Instruction:
Identify and copy all lines of the material where the string "this" is found.

Source excerpt:
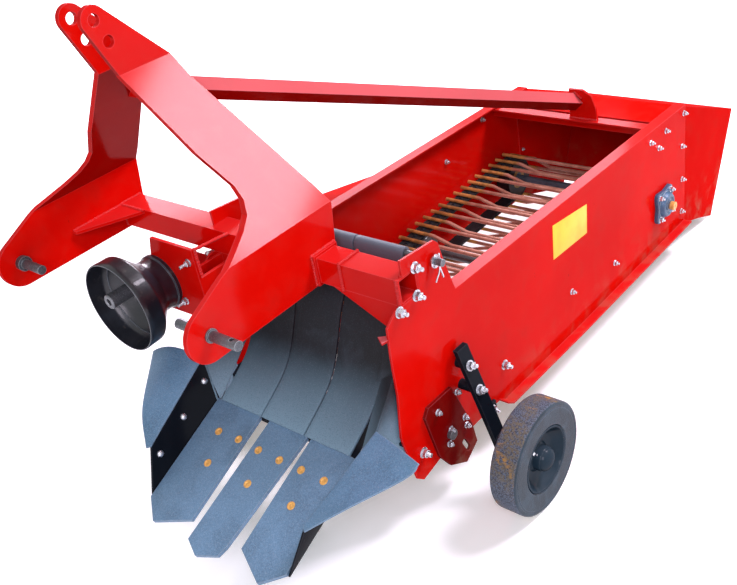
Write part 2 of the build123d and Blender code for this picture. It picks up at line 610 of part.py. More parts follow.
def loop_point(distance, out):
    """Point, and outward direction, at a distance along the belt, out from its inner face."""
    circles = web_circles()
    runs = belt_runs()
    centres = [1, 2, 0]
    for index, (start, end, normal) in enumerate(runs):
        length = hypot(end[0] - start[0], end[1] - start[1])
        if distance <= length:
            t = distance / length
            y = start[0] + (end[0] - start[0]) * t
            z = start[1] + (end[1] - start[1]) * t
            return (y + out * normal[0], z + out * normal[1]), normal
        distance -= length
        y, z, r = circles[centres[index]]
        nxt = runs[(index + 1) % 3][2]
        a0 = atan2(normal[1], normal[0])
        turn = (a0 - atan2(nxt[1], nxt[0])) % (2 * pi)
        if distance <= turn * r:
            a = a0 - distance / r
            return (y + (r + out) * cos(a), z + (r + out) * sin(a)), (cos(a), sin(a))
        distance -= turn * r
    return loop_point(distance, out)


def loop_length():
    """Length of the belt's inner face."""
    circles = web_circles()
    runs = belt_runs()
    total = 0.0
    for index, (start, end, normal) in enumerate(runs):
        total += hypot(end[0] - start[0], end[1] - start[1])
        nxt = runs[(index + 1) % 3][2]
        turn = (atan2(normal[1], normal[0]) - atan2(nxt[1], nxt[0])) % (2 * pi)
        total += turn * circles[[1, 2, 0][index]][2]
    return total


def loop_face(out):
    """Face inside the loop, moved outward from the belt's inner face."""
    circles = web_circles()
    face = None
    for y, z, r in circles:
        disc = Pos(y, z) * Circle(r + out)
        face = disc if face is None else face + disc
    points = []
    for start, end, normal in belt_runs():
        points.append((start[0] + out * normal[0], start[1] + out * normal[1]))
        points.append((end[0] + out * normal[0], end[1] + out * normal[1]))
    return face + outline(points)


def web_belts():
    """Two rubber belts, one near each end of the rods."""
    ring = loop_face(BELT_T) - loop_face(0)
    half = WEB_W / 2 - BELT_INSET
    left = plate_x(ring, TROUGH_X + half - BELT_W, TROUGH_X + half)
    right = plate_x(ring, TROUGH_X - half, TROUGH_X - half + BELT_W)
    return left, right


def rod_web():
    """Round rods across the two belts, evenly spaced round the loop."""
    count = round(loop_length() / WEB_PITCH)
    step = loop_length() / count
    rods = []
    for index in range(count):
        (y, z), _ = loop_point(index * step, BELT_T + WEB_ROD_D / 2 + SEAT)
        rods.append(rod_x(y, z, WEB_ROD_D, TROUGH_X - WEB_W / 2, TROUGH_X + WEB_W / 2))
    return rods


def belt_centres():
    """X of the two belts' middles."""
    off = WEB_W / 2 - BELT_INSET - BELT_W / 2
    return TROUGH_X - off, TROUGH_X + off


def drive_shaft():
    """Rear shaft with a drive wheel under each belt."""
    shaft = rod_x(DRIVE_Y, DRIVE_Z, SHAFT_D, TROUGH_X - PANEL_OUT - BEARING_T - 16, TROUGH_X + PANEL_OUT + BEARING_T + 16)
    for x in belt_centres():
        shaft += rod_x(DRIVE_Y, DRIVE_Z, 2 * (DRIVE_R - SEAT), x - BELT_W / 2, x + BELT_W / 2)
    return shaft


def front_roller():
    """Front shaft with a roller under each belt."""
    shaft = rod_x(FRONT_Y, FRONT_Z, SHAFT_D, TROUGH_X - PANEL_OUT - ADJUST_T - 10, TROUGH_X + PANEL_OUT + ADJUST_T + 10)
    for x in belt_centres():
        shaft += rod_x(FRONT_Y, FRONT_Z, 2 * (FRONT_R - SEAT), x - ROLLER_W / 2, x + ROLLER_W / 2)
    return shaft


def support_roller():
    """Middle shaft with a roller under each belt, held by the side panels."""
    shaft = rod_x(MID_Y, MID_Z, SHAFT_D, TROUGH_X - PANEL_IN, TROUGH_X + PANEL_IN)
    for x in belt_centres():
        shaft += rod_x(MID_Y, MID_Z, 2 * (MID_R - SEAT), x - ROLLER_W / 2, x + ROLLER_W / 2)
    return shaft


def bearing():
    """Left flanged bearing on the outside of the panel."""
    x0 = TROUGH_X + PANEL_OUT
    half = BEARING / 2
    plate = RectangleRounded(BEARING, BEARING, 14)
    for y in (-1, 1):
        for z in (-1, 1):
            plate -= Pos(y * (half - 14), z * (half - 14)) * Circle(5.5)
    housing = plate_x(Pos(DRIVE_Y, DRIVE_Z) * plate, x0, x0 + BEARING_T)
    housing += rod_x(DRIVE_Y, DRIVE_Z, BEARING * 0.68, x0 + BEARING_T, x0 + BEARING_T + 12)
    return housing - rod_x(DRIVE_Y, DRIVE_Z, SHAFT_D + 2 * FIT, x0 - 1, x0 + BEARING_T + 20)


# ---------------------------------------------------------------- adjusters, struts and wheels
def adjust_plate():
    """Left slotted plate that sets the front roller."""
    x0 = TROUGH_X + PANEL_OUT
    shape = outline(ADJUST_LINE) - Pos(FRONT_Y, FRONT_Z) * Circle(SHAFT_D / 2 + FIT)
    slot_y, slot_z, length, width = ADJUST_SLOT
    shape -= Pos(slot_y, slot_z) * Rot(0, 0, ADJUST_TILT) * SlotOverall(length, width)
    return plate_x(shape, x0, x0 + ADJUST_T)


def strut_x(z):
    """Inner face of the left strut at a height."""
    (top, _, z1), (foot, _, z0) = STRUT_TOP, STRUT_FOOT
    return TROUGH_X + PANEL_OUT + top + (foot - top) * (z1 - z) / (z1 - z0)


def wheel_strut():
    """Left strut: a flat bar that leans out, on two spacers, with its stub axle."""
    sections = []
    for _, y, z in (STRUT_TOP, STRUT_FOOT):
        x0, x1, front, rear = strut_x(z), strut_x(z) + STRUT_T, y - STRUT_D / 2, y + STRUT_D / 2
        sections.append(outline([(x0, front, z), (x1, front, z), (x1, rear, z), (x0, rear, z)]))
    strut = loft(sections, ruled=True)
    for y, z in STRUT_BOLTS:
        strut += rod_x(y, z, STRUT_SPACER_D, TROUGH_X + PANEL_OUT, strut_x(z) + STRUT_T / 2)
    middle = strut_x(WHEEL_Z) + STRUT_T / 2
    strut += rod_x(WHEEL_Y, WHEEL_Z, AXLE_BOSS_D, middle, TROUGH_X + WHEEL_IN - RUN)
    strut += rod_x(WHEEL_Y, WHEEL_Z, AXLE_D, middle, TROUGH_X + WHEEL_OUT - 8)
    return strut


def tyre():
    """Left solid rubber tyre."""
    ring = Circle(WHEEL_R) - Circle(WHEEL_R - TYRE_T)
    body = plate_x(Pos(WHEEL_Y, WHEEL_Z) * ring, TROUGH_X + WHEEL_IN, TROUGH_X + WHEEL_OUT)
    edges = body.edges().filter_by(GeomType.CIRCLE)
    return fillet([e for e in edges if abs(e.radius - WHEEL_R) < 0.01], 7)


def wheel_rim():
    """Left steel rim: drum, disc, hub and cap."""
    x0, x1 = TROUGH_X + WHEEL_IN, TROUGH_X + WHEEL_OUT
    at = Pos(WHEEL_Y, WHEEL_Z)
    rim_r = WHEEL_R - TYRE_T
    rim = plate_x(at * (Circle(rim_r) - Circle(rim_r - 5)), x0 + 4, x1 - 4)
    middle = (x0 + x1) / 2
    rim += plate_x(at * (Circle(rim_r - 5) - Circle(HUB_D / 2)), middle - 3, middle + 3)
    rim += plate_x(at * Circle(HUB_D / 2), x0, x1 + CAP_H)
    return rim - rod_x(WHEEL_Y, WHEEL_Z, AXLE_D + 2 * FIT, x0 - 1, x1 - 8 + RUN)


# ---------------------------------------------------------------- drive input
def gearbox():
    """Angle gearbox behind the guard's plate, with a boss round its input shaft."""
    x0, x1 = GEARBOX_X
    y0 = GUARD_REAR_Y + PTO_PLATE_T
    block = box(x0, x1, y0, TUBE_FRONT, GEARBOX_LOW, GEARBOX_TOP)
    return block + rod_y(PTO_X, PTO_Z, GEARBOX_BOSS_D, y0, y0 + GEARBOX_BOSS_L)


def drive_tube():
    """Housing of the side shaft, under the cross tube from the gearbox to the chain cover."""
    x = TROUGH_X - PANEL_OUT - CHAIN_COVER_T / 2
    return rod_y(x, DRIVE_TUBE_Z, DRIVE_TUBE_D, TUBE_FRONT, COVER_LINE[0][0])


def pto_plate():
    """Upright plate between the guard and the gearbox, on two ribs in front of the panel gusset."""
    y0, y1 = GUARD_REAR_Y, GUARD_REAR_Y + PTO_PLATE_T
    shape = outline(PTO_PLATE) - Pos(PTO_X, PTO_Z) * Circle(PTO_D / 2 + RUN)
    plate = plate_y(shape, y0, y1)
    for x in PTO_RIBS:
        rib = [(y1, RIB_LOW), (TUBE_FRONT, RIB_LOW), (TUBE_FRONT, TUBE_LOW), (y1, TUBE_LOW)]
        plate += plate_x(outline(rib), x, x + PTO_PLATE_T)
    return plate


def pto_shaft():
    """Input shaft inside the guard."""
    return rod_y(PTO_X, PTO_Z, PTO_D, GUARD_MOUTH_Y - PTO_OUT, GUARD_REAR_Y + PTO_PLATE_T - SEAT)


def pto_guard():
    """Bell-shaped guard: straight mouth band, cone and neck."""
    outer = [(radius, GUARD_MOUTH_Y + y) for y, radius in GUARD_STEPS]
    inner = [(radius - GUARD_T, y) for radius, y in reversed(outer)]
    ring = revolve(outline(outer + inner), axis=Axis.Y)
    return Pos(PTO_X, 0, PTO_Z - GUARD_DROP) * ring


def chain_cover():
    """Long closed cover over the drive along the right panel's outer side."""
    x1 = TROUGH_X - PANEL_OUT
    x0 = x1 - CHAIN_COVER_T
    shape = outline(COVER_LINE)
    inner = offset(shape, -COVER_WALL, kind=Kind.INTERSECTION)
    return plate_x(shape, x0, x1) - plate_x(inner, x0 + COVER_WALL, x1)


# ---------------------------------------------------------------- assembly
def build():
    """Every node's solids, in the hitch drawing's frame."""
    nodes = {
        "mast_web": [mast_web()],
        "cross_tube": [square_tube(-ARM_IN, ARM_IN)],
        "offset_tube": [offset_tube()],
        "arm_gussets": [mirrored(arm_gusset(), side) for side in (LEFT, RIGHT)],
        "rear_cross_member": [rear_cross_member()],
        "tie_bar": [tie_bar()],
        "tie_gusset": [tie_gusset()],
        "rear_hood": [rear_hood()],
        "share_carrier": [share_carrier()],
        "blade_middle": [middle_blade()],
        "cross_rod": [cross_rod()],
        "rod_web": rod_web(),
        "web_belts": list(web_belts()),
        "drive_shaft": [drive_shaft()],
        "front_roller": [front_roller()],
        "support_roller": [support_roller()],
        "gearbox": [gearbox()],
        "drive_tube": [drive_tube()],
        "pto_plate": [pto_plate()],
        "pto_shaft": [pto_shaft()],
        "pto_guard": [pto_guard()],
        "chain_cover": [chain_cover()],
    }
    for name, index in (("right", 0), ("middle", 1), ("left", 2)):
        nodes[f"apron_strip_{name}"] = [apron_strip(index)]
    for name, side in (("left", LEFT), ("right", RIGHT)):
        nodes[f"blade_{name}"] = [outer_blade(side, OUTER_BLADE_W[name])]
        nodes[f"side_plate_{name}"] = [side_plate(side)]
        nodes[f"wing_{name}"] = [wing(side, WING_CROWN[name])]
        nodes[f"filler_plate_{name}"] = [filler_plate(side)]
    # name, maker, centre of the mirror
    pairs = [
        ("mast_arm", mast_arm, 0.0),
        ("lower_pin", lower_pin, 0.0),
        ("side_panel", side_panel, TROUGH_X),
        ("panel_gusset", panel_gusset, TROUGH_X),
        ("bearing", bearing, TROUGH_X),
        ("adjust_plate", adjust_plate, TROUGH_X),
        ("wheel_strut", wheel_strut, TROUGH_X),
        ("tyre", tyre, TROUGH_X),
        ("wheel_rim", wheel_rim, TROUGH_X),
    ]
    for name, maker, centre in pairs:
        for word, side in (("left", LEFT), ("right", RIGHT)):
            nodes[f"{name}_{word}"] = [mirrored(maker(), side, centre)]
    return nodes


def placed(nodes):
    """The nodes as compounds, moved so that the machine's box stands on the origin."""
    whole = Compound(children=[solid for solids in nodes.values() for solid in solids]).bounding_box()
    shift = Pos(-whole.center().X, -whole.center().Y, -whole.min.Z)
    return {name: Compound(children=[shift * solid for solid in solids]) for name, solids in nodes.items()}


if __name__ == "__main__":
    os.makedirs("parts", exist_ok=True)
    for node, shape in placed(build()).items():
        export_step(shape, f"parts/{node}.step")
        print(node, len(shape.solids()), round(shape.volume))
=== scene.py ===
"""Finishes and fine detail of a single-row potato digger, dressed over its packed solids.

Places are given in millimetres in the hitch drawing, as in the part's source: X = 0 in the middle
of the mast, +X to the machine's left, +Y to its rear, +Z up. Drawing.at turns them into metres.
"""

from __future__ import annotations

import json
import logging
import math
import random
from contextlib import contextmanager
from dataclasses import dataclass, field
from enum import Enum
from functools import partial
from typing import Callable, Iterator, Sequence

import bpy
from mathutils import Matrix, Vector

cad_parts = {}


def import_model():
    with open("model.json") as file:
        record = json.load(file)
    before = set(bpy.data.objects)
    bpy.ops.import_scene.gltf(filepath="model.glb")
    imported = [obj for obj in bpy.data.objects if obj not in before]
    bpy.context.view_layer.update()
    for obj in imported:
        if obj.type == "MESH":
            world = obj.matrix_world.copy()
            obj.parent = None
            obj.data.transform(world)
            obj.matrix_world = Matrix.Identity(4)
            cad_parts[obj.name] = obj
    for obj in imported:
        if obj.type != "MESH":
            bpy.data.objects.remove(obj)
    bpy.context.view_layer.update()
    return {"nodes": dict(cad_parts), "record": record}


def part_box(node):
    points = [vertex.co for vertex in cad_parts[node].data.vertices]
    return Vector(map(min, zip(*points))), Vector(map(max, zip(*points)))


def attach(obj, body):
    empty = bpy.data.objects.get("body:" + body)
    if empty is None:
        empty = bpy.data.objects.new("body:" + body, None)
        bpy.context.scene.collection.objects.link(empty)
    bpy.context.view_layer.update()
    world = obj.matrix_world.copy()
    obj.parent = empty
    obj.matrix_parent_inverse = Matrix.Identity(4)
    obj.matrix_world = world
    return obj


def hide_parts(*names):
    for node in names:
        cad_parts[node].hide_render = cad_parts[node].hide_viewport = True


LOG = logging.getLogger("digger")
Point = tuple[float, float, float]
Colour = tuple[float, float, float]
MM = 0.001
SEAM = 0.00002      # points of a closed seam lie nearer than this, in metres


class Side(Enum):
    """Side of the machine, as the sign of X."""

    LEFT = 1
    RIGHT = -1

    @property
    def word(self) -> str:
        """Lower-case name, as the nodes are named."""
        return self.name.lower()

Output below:
Write part 2 of the build123d and Blender code for this picture. It picks up at line 610 of part.py. More parts follow.
SEAM = 0.00002      # points of a closed seam lie nearer than this, in metres